Glasser tailled Indiana’s final hit of the season in the ninth inning Monday –– he and Whalen went 5-for-9 combined. The fifth-year senior has no eligibility remaining. Mercer said postgame Glasser turned down chances to join an MLB organization two or three times.  

“That guy gave his heart and soul,” Mercer said. “He's played every day for five years, and he's still the most motivated, laser-focused, dutiful player I've ever coached. That doesn't happen. It's not normal. He's just wired different and he's elevated everybody else around him.”  

Glasser started all 63 games for Indiana this season, including the postseason. The shortstop has batted leadoff in the lineup for almost every, if not, every game, the entire year. Glasser had a .350-plus batting average, walked more than he struck out, and scored 70 runs.  

“When you're looking at this guy who's broken, and now you got to try to console him,” Mercer said. “You know how much he's invested and how much he's given to everybody around him. You wanted to send him away in his last college baseball game to go to a Super Regional.”  

History repeated Monday night. When the Hoosiers hosted in Bloomington in the 2014 NCAA Tournament, they won their first two games to advance to the Regional Final –– then lost twice to Stanford University –– missing out on back-to-back Super Regional appearances.  

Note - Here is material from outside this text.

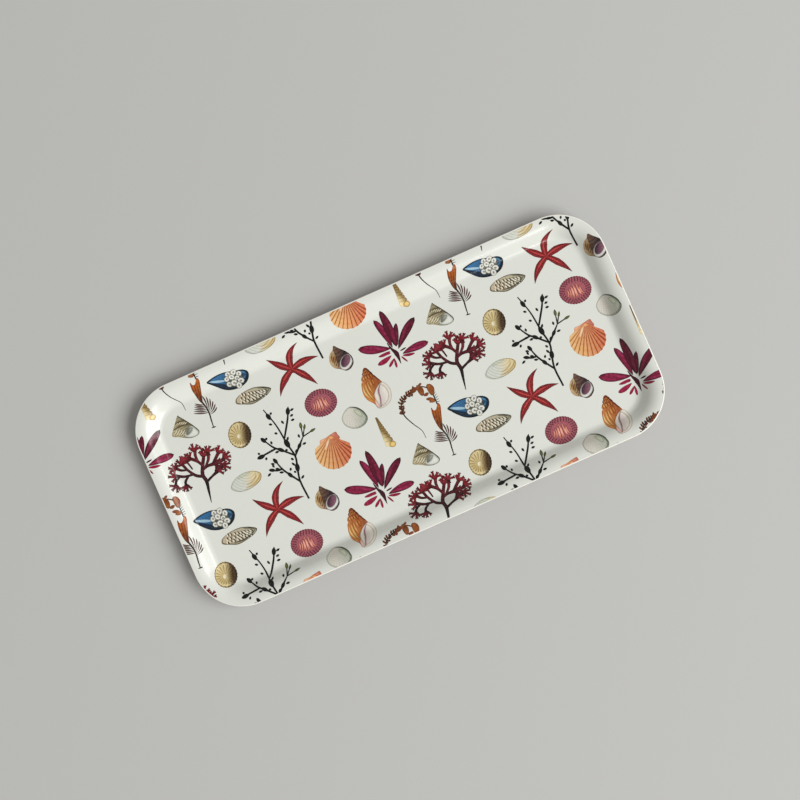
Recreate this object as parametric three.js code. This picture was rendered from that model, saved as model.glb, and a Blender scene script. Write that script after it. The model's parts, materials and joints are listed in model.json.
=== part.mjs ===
// A small oblong serving tray, form-pressed from laminated birch veneer with a printed melamine face.
// Millimetres, +Z up. The origin is the middle of the underside, +X along the tray, +Y across it.
//
// The tray is one flat stack of sheets, glued and pressed to shape in a single stroke, so every
// sheet has the same dished form. Each boundary between two sheets is one surface, worked out
// once and shared by the sheet above and the sheet below it.
import * as THREE from "three";

// The tray's overall size, and the rounding of its trimmed rim in plan.
const TRAY_LENGTH = 320;
const TRAY_WIDTH = 150;
const TRAY_HEIGHT = 10;
const RIM_CORNER_RADIUS = 31.5;

// The wall's section on the upper surface, from the floor outwards: a concave fillet, a short
// straight slope that takes up what is left of the height, a convex shoulder and an almost
// level lip.
const FILLET_RADIUS = 6.2;
const WALL_ANGLE = THREE.MathUtils.degToRad(40);
const SHOULDER_RADIUS = 13.3;
const LIP_ANGLE = THREE.MathUtils.degToRad(4);
const LIP_REACH = 2;

// The sheets from the top down: name, thickness, colour, roughness.
const VENEER_THICKNESS = 0.5;
const SHEETS = [
  ["clear_overlay", 0.1, 0xeef1ec, 0.22],
  ["decor_paper", 0.15, 0xd3d8d1, 0.5],
  ["face_veneer", VENEER_THICKNESS, 0xe2c79c, 0.6],
  ["upper_cross_veneer", VENEER_THICKNESS, 0xcfae7e, 0.65],
  ["core_veneer", VENEER_THICKNESS, 0xe2c79c, 0.6],
  ["lower_cross_veneer", VENEER_THICKNESS, 0xcfae7e, 0.65],
  ["back_veneer", VENEER_THICKNESS, 0xe2c79c, 0.6],
  ["backing_sheet", 0.25, 0xdcdcd4, 0.45],
];

// How finely the curves are divided.
const CORNER_STEPS = 8;
const FILLET_STEPS = 4;
const SHOULDER_STEPS = 4;

const totalThickness = SHEETS.reduce((sum, [, thickness]) => sum + thickness, 0);

// How high each stretch of the wall rises on the upper surface.
const filletRise = FILLET_RADIUS * (1 - Math.cos(WALL_ANGLE));
const shoulderRise = SHOULDER_RADIUS * (Math.cos(LIP_ANGLE) - Math.cos(WALL_ANGLE));
const lipRise = LIP_REACH * Math.tan(LIP_ANGLE);
const slopeRise = TRAY_HEIGHT - totalThickness - filletRise - shoulderRise - lipRise;

// How far it spreads in plan, from the edge of the flat floor to the rim.
const filletReach = FILLET_RADIUS * Math.sin(WALL_ANGLE);
const slopeReach = slopeRise / Math.tan(WALL_ANGLE);
const shoulderReach = SHOULDER_RADIUS * (Math.sin(WALL_ANGLE) - Math.sin(LIP_ANGLE));
const wallReach = filletReach + slopeReach + shoulderReach + LIP_REACH;

// Points [reach, height] along an arc of the section, its angle running between two wall slopes.
// A concave arc has its centre above it, a convex one below it.
function sectionArc(centre, radius, fromSlope, toSlope, steps, concave) {
  const side = concave ? 1 : -1;
  return Array.from({ length: steps + 1 }, (_, i) => {
    const slope = THREE.MathUtils.lerp(fromSlope, toSlope, i / steps);
    return [
      centre[0] + side * radius * Math.sin(slope),
      centre[1] - side * radius * Math.cos(slope),
    ];
  });
}

// The wall's section on the surface lying `depth` below the tray's upper surface: a list of
// [reach, height], from the edge of the floor (reach 0) out to the vertical trim at the rim.
function wallSection(depth) {
  const filletCentre = [0, totalThickness + FILLET_RADIUS];
  const fillet = sectionArc(
    filletCentre, FILLET_RADIUS + depth, 0, WALL_ANGLE, FILLET_STEPS, true,
  );
  const shoulderCentre = [
    filletReach + slopeReach + SHOULDER_RADIUS * Math.sin(WALL_ANGLE),
    totalThickness + filletRise + slopeRise - SHOULDER_RADIUS * Math.cos(WALL_ANGLE),
  ];
  const shoulder = sectionArc(
    shoulderCentre, SHOULDER_RADIUS - depth, WALL_ANGLE, LIP_ANGLE, SHOULDER_STEPS, false,
  );
  const [lipStart, lipHeight] = shoulder.at(-1);
  const rim = [wallReach, lipHeight + (wallReach - lipStart) * Math.tan(LIP_ANGLE)];
  return [...fillet, ...shoulder, rim];
}

// A closed rounded rectangle, `reach` outside the edge of the flat floor, anticlockwise from above.
function outline(reach, height) {
  const inset = wallReach - reach;
  const radius = RIM_CORNER_RADIUS - inset;
  const centreX = TRAY_LENGTH / 2 - RIM_CORNER_RADIUS;
  const centreY = TRAY_WIDTH / 2 - RIM_CORNER_RADIUS;
  const corners = [[1, 1], [-1, 1], [-1, -1], [1, -1]];
  return corners.flatMap(([sideX, sideY], quarter) =>
    Array.from({ length: CORNER_STEPS + 1 }, (_, i) => {
      const angle = (quarter + i / CORNER_STEPS) * Math.PI / 2;
      return new THREE.Vector3(
        sideX * centreX + radius * Math.cos(angle),
        sideY * centreY + radius * Math.sin(angle),
        height,
      );
    }),
  );
}

// The rings of one boundary surface, from the edge of the floor out to the rim.
function dishedSurface(depth) {
  return wallSection(depth).map(([reach, height]) => outline(reach, height));
}

// A closed sheet between two boundary surfaces, with a vertical cut edge round the rim.
function sheetGeometry(upper, lower) {
  const around = upper[0].length;
  const rings = upper.length;
  const vertexOf = (side, ring, i) => (side * rings + ring) * around + (i % around);
  const indices = [];
  const quad = (a, b, c, d) => indices.push(a, b, c, a, c, d);

  const floorOutline = upper[0].map(({ x, y }) => new THREE.Vector2(x, y));
  for (const [a, b, c] of THREE.ShapeUtils.triangulateShape(floorOutline, [])) {
    indices.push(vertexOf(0, 0, a), vertexOf(0, 0, b), vertexOf(0, 0, c));
    indices.push(vertexOf(1, 0, a), vertexOf(1, 0, c), vertexOf(1, 0, b));
  }
  for (let i = 0; i < around; i++) {
    for (let ring = 0; ring < rings - 1; ring++) {
      quad(
        vertexOf(0, ring, i), vertexOf(0, ring + 1, i),
        vertexOf(0, ring + 1, i + 1), vertexOf(0, ring, i + 1),
      );
      quad(
        vertexOf(1, ring, i), vertexOf(1, ring, i + 1),
        vertexOf(1, ring + 1, i + 1), vertexOf(1, ring + 1, i),
      );
    }
    const rim = rings - 1;
    quad(
      vertexOf(0, rim, i), vertexOf(1, rim, i),
      vertexOf(1, rim, i + 1), vertexOf(0, rim, i + 1),
    );
  }

  const geometry = new THREE.BufferGeometry();
  geometry.setFromPoints([...upper.flat(), ...lower.flat()]);
  geometry.setIndex(indices);
  geometry.computeVertexNormals();
  return geometry;
}

const tray = new THREE.Group();
let depth = 0;
let upper = dishedSurface(depth);
for (const [name, thickness, color, roughness] of SHEETS) {
  depth += thickness;
  const lower = dishedSurface(depth);
  const material = new THREE.MeshStandardMaterial({ color, roughness, metalness: 0 });
  const sheet = new THREE.Mesh(sheetGeometry(upper, lower), material);
  sheet.name = name;
  tray.add(sheet);
  upper = lower;
}

export default tray;
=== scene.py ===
import json
import math
import random

import bpy
import numpy as np
from mathutils import Matrix, Vector
from mathutils.geometry import delaunay_2d_cdt


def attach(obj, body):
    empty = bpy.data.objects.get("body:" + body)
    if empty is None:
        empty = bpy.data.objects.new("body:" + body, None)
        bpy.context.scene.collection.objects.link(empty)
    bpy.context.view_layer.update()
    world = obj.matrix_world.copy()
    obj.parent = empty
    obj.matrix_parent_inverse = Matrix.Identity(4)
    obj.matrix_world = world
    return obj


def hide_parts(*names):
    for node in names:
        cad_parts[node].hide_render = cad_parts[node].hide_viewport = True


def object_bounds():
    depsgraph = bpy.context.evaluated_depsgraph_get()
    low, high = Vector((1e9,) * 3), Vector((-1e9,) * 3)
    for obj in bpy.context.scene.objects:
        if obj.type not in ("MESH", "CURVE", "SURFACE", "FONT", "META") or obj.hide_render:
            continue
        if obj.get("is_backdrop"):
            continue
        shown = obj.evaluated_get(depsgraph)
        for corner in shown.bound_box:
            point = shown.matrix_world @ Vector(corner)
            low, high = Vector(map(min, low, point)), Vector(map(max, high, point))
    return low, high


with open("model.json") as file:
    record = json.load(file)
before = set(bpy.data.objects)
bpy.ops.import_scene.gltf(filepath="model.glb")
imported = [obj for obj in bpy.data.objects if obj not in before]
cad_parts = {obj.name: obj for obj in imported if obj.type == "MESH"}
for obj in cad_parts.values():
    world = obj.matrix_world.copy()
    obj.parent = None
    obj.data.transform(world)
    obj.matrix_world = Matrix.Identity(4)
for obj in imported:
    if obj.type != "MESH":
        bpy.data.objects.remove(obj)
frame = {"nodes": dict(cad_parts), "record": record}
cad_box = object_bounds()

MM = 0.001

# ---------------------------------------------------------------------------------------------
# The pressed form. Eight sheets are stacked flat and pressed hot between two dished tools, so
# they all take one section: a fillet out of the flat floor, a short straight slope, a rounded
# shoulder and an almost level lip. The rim is then sawn square and sanded round.

FILLET_RADIUS = 6.2 * MM
SHOULDER_RADIUS = 13.3 * MM
LIP_REACH = 2.0 * MM
RIM_CORNER_RADIUS = 31.5 * MM
SANDED_RADIUS = 0.6 * MM
SLOPE_ANGLE = math.radians(40)
LIP_ANGLE = math.radians(4)
CORNER_STEPS = 32
WALL_STEPS = 44

tray_length, tray_width, tray_height = cad_box[1] - cad_box[0]
mounts = {mount["name"]: mount["pos_m"] for mount in frame["record"]["mounts"]}
thickness = mounts["tray_floor"][2]
corner_centre = np.array([tray_length, tray_width]) / 2 - RIM_CORNER_RADIUS

fillet_rise = FILLET_RADIUS * (1 - math.cos(SLOPE_ANGLE))
shoulder_rise = SHOULDER_RADIUS * (math.cos(LIP_ANGLE) - math.cos(SLOPE_ANGLE))
lip_rise = LIP_REACH * math.tan(LIP_ANGLE)
slope_rise = tray_height - thickness - fillet_rise - shoulder_rise - lip_rise
wall_reach = (
    FILLET_RADIUS * math.sin(SLOPE_ANGLE)
    + slope_rise / math.tan(SLOPE_ANGLE)
    + SHOULDER_RADIUS * (math.sin(SLOPE_ANGLE) - math.sin(LIP_ANGLE))
    + LIP_REACH
)
floor_corner_radius = RIM_CORNER_RADIUS - wall_reach

# The wall as stations along the sheet: how steep it is there, how far out and how far up it is.
stretches = [
    0,
    FILLET_RADIUS * SLOPE_ANGLE,
    slope_rise / math.sin(SLOPE_ANGLE),
    SHOULDER_RADIUS * (SLOPE_ANGLE - LIP_ANGLE),
    2 * LIP_REACH,
]
bends = np.cumsum(stretches)
stations = np.linspace(0, bends[-1], 800)
tilts = np.interp(stations, bends, [0, SLOPE_ANGLE, SLOPE_ANGLE, LIP_ANGLE, LIP_ANGLE])
middle_tilts = (tilts[1:] + tilts[:-1]) / 2
reaches = np.concatenate([[0], np.cumsum(np.cos(middle_tilts))]) * stations[1]
rises = np.concatenate([[0], np.cumsum(np.sin(middle_tilts))]) * stations[1]


def beyond_floor(flat):
    """How far points of a flat sheet lie outside the edge of the tray's flat floor."""
    away = flat - np.clip(flat, -corner_centre, corner_centre)
    return np.linalg.norm(away, axis=1) - floor_corner_radius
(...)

The last time Kentucky hosted was 2017. The Wildcats lost their first game in the winner’s bracket, but went on to win three straight games. They beat No. 2-seeded Indiana along the way to advance to the program’s first Super Regionals. They did precisely that this weekend.  

Indiana players were motionless against the dugout rail. Kentucky players ran past in their victory lap, also passing by players in Indiana’s bullpen. The Hoosiers ended this year 40-23, reaching the postseason, which is better than last year’s 27-32 postseason-absent season.  

Back-to-back victories to open the NCAA Tournament added an exclamation mark to the program’s turnaround this year. The Hoosiers were one win away. They not only gain postseason experience for the majority of their young roster, but the thirst to return. 

“We experienced a really young team,” Indiana freshman Devin Taylor said postgame. “We've been here now, got this under our belt. But now we're just going to embrace it. Embrace this loss and then carry it on for motivation for next year.”